Boom, boom, boom!!! Du drängst mit aller Macht in meinen Kopf, in meinen Körper. Ergreifst mich, besetzt mich. Und trotzdem war ich nie so frei wie mit Dir. Ich weiß, ich muss Dir nicht die Tasche tragen oder die Tür aufhalten. Das kannst Du alles sehr gut allein. Und doch weiß ich: Du freust Dich trotzdem. Es ist Dir peinlich, wenn ich Dir Blumen pflücke – ich mach’s trotzdem. Und Du findest es trotzdem schön.

Ich weiß, dass Du Dir nicht sicher bist, dass Du zweifelst an mir, an uns. Trotzdem bist Du bei mir. Ich weiß, dass Du Angst hast. Die habe ich auch. Und unsere Liebe wird trotzdem siegen. Denn ich will, dass wir unsere Angst besiegen; ich will, dass wir unsere Angst zerlieben.

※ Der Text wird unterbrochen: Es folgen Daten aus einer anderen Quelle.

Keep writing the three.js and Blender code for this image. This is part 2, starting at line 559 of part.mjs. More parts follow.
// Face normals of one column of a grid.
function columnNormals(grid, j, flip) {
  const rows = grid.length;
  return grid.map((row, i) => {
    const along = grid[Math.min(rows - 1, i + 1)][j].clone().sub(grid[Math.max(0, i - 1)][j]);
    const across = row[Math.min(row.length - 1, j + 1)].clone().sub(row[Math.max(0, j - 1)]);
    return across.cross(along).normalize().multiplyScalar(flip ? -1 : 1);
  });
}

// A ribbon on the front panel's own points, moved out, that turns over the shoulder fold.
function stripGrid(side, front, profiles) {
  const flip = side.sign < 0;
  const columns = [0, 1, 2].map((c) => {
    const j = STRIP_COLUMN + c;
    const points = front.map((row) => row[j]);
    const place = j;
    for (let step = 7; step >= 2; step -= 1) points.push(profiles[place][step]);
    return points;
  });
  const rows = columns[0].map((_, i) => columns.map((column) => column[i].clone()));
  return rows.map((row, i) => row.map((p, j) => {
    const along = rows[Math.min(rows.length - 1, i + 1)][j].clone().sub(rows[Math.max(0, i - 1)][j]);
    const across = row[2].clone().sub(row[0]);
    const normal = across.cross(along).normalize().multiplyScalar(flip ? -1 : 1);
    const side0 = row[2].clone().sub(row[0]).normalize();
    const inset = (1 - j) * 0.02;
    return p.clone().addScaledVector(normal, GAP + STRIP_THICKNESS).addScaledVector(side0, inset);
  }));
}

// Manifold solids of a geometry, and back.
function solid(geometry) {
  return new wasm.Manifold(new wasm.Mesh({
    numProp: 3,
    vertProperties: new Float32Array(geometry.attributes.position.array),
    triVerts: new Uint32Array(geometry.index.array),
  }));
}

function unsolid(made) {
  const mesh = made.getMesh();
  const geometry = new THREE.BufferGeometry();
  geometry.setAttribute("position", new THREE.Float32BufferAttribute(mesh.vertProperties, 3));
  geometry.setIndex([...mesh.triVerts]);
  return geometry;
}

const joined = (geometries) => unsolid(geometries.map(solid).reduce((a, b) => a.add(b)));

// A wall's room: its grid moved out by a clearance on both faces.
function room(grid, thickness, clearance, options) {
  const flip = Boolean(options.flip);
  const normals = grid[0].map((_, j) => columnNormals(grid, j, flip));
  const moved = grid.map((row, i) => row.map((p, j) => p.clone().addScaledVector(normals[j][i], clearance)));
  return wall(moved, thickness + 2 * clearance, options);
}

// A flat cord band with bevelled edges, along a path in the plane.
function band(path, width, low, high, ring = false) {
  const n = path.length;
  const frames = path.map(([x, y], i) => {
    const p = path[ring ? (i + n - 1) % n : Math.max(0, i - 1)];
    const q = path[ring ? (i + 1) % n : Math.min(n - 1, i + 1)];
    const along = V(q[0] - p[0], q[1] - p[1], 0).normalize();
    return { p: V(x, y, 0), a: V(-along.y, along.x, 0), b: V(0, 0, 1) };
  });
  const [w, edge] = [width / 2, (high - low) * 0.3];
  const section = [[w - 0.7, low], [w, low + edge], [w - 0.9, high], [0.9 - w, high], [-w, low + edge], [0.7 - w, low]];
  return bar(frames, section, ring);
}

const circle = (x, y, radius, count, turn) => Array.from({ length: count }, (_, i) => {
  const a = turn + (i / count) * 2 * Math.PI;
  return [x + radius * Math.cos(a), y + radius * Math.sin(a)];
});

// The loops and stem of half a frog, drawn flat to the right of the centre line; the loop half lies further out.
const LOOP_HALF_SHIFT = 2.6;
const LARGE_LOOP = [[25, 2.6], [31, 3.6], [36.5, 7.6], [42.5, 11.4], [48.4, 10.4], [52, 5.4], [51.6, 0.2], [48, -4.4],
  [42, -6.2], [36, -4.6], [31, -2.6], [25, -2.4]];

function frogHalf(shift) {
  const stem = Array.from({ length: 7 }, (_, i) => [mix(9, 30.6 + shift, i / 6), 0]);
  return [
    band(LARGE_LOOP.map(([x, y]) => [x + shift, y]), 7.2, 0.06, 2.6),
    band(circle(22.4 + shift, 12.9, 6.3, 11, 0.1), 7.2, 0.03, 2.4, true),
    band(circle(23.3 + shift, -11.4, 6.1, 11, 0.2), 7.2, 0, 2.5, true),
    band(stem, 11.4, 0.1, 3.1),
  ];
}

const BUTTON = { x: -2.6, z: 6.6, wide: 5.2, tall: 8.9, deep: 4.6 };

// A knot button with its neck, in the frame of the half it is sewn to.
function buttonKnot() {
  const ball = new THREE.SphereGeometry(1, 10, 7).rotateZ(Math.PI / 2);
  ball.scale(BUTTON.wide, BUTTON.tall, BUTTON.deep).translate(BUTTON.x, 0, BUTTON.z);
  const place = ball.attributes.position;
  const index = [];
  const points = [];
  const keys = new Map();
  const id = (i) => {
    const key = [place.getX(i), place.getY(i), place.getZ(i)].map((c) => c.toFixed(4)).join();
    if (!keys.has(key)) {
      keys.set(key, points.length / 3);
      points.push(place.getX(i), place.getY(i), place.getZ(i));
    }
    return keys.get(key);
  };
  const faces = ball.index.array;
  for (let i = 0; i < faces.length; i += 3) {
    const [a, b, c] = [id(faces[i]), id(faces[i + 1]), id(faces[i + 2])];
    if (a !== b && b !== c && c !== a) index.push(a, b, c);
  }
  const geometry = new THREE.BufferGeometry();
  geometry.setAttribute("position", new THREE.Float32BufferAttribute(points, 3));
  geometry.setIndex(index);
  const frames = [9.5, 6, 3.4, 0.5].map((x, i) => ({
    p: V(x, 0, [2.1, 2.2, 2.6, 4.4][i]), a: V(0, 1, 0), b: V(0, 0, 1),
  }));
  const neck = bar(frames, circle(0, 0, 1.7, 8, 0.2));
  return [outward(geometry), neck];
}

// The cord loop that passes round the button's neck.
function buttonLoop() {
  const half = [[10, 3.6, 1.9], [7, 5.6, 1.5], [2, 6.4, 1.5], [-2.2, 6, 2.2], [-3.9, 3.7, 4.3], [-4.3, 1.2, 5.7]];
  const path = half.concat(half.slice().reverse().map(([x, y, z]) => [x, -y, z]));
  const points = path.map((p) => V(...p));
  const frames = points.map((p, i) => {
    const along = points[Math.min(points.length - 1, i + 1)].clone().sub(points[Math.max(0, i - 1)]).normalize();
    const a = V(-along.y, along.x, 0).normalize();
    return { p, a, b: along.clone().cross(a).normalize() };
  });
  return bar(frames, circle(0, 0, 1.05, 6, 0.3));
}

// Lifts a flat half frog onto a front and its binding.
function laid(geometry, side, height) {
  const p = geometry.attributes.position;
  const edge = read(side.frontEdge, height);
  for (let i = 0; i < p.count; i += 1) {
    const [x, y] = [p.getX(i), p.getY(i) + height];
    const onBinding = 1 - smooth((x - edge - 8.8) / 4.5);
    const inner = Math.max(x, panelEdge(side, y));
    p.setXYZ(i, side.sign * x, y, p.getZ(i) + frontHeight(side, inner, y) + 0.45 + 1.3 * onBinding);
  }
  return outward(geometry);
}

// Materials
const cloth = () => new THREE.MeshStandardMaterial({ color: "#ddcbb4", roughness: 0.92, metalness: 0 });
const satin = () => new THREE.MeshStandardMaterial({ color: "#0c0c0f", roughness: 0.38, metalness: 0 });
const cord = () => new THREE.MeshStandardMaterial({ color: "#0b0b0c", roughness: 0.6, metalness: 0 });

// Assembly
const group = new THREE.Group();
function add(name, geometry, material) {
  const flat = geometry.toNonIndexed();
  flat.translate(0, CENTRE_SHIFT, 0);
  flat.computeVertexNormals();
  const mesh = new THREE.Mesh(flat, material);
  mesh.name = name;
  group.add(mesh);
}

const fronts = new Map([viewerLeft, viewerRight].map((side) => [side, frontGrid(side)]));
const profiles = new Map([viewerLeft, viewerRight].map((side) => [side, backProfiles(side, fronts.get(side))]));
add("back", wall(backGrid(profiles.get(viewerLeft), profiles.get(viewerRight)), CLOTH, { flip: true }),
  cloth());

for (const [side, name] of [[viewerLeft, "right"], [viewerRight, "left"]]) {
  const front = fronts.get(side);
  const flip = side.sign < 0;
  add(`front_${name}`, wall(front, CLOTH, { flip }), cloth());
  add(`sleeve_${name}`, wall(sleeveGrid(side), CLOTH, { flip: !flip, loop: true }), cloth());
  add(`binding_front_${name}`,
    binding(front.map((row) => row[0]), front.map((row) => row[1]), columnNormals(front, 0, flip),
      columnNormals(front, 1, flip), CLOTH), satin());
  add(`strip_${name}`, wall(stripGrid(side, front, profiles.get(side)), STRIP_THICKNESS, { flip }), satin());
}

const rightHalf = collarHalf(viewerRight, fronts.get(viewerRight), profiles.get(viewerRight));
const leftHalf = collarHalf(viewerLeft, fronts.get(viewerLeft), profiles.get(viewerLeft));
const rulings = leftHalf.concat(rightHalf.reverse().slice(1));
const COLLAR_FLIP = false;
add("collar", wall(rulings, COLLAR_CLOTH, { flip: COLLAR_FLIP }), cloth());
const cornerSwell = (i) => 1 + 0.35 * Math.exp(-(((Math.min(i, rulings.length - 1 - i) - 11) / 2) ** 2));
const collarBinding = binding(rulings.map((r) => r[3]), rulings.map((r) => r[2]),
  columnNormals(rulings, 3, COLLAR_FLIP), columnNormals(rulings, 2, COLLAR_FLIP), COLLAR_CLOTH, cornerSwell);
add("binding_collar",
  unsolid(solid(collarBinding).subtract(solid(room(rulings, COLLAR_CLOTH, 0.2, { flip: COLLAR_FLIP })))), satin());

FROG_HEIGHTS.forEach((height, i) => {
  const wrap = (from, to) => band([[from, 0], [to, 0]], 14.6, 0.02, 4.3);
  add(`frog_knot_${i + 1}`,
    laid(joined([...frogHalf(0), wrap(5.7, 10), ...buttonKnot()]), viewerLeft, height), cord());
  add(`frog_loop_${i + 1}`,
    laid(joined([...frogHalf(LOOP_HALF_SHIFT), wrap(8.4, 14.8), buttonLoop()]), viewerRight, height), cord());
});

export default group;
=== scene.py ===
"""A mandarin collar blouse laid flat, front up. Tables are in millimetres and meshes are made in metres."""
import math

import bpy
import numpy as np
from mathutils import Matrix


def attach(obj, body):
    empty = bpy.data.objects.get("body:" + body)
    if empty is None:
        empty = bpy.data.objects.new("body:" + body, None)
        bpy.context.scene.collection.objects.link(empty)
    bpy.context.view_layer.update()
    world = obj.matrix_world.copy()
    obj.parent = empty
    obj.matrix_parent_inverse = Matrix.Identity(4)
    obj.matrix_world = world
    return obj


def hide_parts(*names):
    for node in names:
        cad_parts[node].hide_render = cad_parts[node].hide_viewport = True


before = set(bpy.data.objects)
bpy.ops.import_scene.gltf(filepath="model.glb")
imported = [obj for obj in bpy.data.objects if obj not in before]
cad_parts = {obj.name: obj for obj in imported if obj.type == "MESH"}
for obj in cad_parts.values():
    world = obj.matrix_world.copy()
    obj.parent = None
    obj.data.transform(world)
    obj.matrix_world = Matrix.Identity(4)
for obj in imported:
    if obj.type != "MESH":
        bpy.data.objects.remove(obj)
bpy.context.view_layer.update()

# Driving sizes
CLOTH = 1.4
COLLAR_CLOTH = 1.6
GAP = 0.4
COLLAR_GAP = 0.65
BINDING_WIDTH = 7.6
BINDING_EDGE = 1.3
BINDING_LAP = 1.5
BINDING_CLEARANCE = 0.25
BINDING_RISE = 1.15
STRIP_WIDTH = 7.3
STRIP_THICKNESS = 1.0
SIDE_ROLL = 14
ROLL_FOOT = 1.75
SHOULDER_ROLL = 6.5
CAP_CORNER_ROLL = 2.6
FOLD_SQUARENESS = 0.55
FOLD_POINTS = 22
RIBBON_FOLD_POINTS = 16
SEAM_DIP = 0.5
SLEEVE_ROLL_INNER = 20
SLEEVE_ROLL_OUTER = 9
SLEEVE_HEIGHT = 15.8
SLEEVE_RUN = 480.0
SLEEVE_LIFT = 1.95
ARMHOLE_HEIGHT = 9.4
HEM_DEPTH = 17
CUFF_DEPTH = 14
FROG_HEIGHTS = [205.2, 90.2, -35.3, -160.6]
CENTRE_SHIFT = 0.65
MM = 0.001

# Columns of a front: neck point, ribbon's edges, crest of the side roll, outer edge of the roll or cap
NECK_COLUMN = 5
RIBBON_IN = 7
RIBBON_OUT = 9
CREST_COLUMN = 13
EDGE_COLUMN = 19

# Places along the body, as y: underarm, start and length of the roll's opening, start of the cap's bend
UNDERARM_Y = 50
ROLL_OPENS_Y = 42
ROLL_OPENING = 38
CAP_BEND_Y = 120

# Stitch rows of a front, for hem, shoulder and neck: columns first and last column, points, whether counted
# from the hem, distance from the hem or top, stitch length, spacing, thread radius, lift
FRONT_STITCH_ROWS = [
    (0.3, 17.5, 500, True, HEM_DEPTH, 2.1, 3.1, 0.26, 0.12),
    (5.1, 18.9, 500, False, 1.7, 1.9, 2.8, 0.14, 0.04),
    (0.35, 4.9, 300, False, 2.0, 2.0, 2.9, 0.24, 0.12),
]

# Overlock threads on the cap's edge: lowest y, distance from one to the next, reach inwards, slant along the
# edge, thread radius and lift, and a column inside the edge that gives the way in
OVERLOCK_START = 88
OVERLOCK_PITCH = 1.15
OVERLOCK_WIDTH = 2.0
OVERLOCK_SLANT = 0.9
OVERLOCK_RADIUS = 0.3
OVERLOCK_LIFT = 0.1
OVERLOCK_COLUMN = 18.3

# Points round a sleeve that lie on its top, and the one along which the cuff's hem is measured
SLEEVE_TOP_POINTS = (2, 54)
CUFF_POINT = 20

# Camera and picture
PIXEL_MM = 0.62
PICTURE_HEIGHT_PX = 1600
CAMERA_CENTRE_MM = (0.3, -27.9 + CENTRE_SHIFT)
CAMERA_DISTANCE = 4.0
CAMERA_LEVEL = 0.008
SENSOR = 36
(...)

Ich weiß, dass Gewalt und Gleichgültigkeit härter sind als Liebe. Aber ich weiß auch, dass Liebe trotzdem stärker ist. Wasser ist stärker als Stein und Blumen brechen Beton. Wie gesagt: Ich weiß, dass kaum etwas ewig hält. Und trotzdem will ich es wagen. Mit Dir. Tschschschsch...

 

Ganz leise verflüchtigst Du Dich wieder. Wie wunderbar, dass Du da warst. Wo war ich doch gleich? Was wollte ich sagen? Richtig: Trotzdem. Es ist nur eine Konjunktion. Nicht mehr. In diesem Meer von Lichtern, Geräuschen und Wörtern eine einfache Konjunktion. Unscheinbar, unwichtig, unbedeutend, so wie Du und ich. Und trotzdem ist es mein absolutes Lieblingswort.